On the trail during the 2020 primary, Harris often recounted being asked to describe “what it’s like to be the first woman fill-in-the-blank,” explaining to chuckling crowds that she could not answer the question because she has never been anyone else. But she was sure, she added, that “a man could do the job just as well.” (If Biden wins in November, Harris will break another barrier, enshrining her husband, Doug Emhoff, as the country’s first “second gentleman.”)
In her presidential bid, Harris tried to bridge her personal biography with her professional history, with a logo that paid homage to Shirley Chisholm’s groundbreaking campaign as the first woman to seek the Democratic nomination for president and a slogan referring to her own time as a prosecutor: “Kamala Harris For The People.”
This merger did not go as smoothly as advisers had hoped. During her campaign — and more recently, as the death of George Floyd spawned global protests over racial injustice and policing — Harris worked to reconcile her activist childhood with her work in elected office, described by critics as too incremental on criminal justice. In interviews in recent months, Harris praised the Black Lives Matter movement for forcing a change in prosecutors’ offices.

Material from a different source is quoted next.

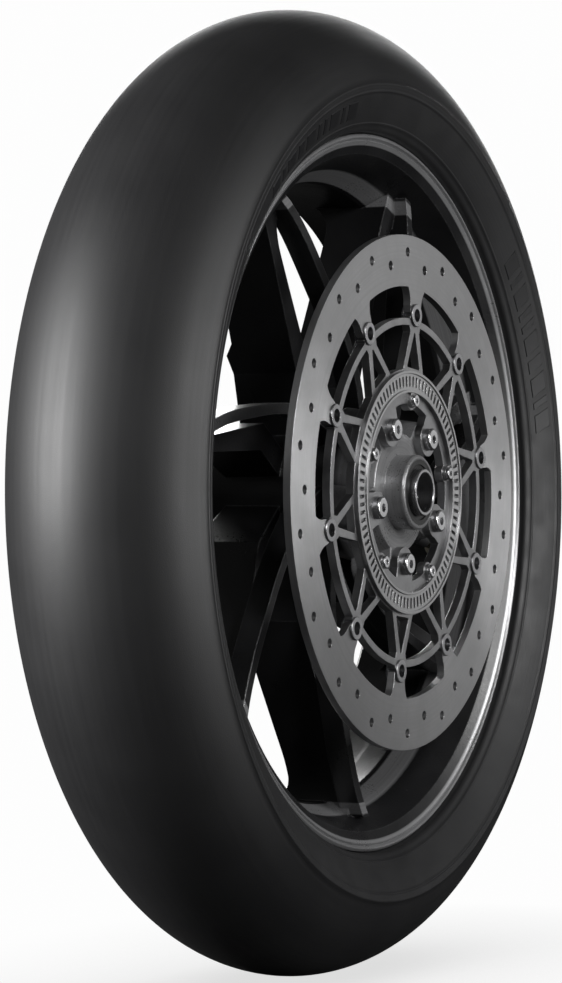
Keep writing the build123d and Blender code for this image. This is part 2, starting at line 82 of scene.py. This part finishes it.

“One of the differences between when I became a prosecutor and started and now, is the incredible leadership, and effective leadership, of Black Lives Matter,” she said in June. “That movement put the pressure and the advocacy and the activism from the outside to counteract the obstacles from the inside that were invested in status quo and not only reluctant to change but opposed to change.”
Harris has long leaned on a favorite saying: “No good public policy ends with an exclamation point.” If that makes her a question mark now on certain issues of the day, some Democrats reason, there are probably worse qualities in a running mate.